EU angered by Israeli theft, resell of aid for Palestinian schoolchildren

EU angered by Israeli theft, resell of aid for Palestinian schoolchildren
The EU has called on Israel to return aid meant for Palestinian schoolchildren in Bedouin villages, after authorities confiscated the aid using a loophole.
2 min read
01 June, 2019
Israel is stealing the aid of Palestinian children [Getty]

The European Union on Friday criticised Israel over plans to sell aid given to Bedouin villages in the occupied West Bank which was seized by Israeli authorities.

The tents and other humanitarian structures will be put up for auction within days by COGAT, the Israel defence ministry unit which oversees civilian activities in the Palestinian territories, according to the EU's spokesman in Jerusalem.

The supplies include "two school structures that had been consigned to Ibziq community; and two tents and three metal sheds to the al-Hadidiya community", Shadi Othman said in a statement.

The aid was seized in October and November by Israeli authorities and is worth 15,320 euros ($17,100), according to Othman.

COGAT did not immediately respond to confirm a May 6 advertisement in the Maariv newspaper which detailed the sale of "seized property" from the West Bank.

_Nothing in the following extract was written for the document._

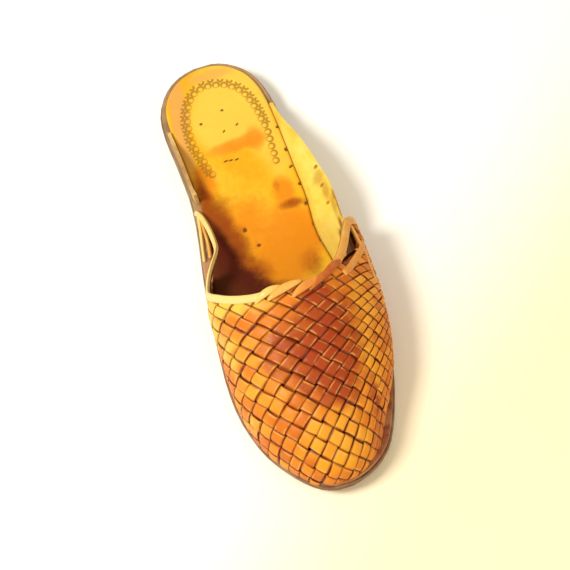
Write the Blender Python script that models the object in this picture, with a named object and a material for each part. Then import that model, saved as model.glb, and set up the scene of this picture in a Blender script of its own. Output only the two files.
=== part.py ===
"""Woven leather slipper for the left foot.

A stacked leather sole carries a footbed, a vamp woven from diagonal strips that is open at the back,
a folded band along its throat, and a smooth ear at each side of the heel.
Along runs from the toe (0) to the heel (1), across runs from the heel's centre line, outer side positive.
"""

import math

import bmesh
import bpy
import numpy as np
from mathutils import Vector
from mathutils.bvhtree import BVHTree
from mathutils.geometry import barycentric_transform

# Sole sizes, in metres
LENGTH = 0.272
BALL_WIDTH = 0.0912
HEEL_LIFT_THICK = 0.0055
OUTSOLE_THICK = 0.0042
MIDSOLE_THICK = 0.0032
INSOLE_THICK = 0.0022
TOE_SPRING = 0.0078
MIDSOLE_STEP = 0.0010
HEEL_STEP = 0.0012
EDGE_BEVEL = 0.0006
SEAM_GAP = 0.0003

# Upper sizes, in metres
VAMP_HEIGHT = 0.0478
WALL_THICK = 0.0016
STRIP_WIDTH = 0.0074
STRIP_RAISE = 0.0011
STRIP_GROOVE = 0.0002
WEAVE_TURN = 45.0
BAND_WIDTH = 0.0048
BAND_THICK = 0.0032
BAND_GAP = 0.0005
EAR_THICK = 0.0020
EAR_HEIGHT = 0.0185
EAR_CLEARANCE = 0.0010

# Where the sole bends, as shares of the length from the toe
SPRING_END = 0.167
FLAT_END = 0.399
LIFT_START = 0.738

# Outline of the outsole: along, across (share of the ball width). Toe, outer side, heel, inner side
SOLE_OUTLINE = [
    (0.000, 0.020), (0.005, 0.116), (0.018, 0.205), (0.038, 0.285), (0.061, 0.344), (0.091, 0.392),
    (0.130, 0.440), (0.178, 0.488), (0.221, 0.521), (0.268, 0.544), (0.318, 0.553), (0.370, 0.542),
    (0.422, 0.511), (0.476, 0.471), (0.536, 0.435), (0.602, 0.407), (0.676, 0.393), (0.748, 0.386),
    (0.811, 0.379), (0.868, 0.366), (0.915, 0.337), (0.953, 0.282), (0.981, 0.197), (0.996, 0.104),
    (1.000, 0.006), (0.996, -0.096), (0.981, -0.205), (0.950, -0.297), (0.910, -0.350),
    (0.862, -0.362), (0.806, -0.350), (0.748, -0.338), (0.694, -0.331), (0.627, -0.344),
    (0.565, -0.373), (0.491, -0.406), (0.417, -0.428), (0.344, -0.442), (0.274, -0.450),
    (0.215, -0.438), (0.172, -0.410), (0.127, -0.366), (0.091, -0.308), (0.055, -0.235),
    (0.025, -0.156), (0.006, -0.072),
]

# Line where the upper's outer face meets the midsole, from the inner side round the toe
FOOT_LINE = [
    (0.785, -0.291), (0.730, -0.298), (0.675, -0.309), (0.627, -0.321), (0.565, -0.346),
    (0.491, -0.378), (0.417, -0.400), (0.344, -0.417), (0.274, -0.424), (0.219, -0.417),
    (0.175, -0.395), (0.131, -0.354), (0.094, -0.299), (0.061, -0.230), (0.033, -0.154),
    (0.015, -0.071), (0.010, 0.016), (0.014, 0.099), (0.028, 0.175), (0.047, 0.241),
    (0.074, 0.296), (0.109, 0.345), (0.150, 0.402), (0.182, 0.445), (0.215, 0.472),
    (0.253, 0.492), (0.289, 0.502), (0.325, 0.504), (0.363, 0.498), (0.410, 0.470),
    (0.469, 0.436), (0.532, 0.403), (0.594, 0.382), (0.657, 0.368), (0.719, 0.364), (0.785, 0.357),
]

# Sections of the upper: along, ridge height (share of the vamp height), ridge place across,
# outward swell of the inner and the outer wall (shares of the ball width)
UPPER_SECTIONS = [
    (0.000, 0.46, 0.030, 0.000, 0.000),
    (0.050, 0.52, 0.032, 0.000, 0.004),
    (0.087, 0.58, 0.034, 0.000, 0.010),
    (0.141, 0.67, 0.038, 0.002, 0.028),
    (0.215, 0.80, 0.042, 0.006, 0.050),
    (0.289, 0.91, 0.045, 0.012, 0.068),
    (0.355, 1.00, 0.046, 0.020, 0.088),
    (0.417, 1.05, 0.046, 0.028, 0.122),
    (0.475, 1.06, 0.044, 0.000, 0.152),
    (0.536, 1.06, 0.040, -0.080, 0.160),
    (0.601, 1.06, 0.036, -0.085, 0.145),
    (0.662, 1.06, 0.032, -0.050, 0.120),
    (0.785, 1.06, 0.030, -0.030, 0.100),
]
RIDGE_START = 0.147
REAR_END = 0.785
FLANK_POWER = 2.4
CROWN_POWER = 2.0
SWELL_POWER = 0.66
SWELL_EASE = 1.8

# Surface of the last: rows of points across it, and a fan round the toe
ROW_STEP = 0.0062
HALF_ROW = 13
FAN_LINES = 25
FOOT_DROP = 0.006

# Edge of the upper from its inner rear end over the throat to its outer rear end: along, girth.
# Girth runs from the inner foot line (-1) over the ridge (0) to the outer foot line (1)
TOPLINE = [
    (0.662, -1.040), (0.655, -0.960), (0.635, -0.895), (0.600, -0.835), (0.560, -0.775), (0.522, -0.705),
    (0.492, -0.695), (0.470, -0.750), (0.450, -0.745), (0.432, -0.665), (0.414, -0.565), (0.394, -0.455),
    (0.377, -0.340), (0.366, -0.230), (0.363, -0.110), (0.363, 0.000), (0.361, 0.100), (0.363, 0.180),
    (0.374, 0.260), (0.392, 0.340), (0.412, 0.405), (0.442, 0.475), (0.474, 0.540), (0.497, 0.600),
    (0.508, 0.690), (0.511, 0.820), (0.509, 1.040),
]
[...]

"In the case where the owners of these seized assets have not proceeded to request the return of their property within 30 days of the publication of this notice, the assets will be sold," it said. 

The EU made an official request for the return of the structures but received no response, Othman said.

"EU missions in Jerusalem and Ramallah had called on Israeli authorities to return the confiscated items to their intended beneficiaries without precondition as soon as possible" or provide compensation, the spokesman added.

The EU often finances humanitarian structures in Bedouin villages, which are frequently confiscated by Israeli authorities who claim the necessary authorisation has not been given.

'No building permits'

Four out of five of Palestinians in occupied East Jerusalem live under the poverty line, and applying for building permits comes with various taxes and fees amounting to tens of thousands of dollars.

Applications for building permits are also known to take years to be processed, giving Israeli courts a loophole to increase Palestinian home demolitions by branding structures as "illegal".

Between 2010 and 2014, only 1.5 percent of all Palestinian building permit applications across the occupied West Bank were approved by Israel, according to the UN.

The cost of a permit for a single home is estimated to be in the region of $30,000.

It is extremely difficult for Bedouin communities to obtain building permits in the West Bank, which has been occupied by Israel for since 1967.

Agencies contributed to this report.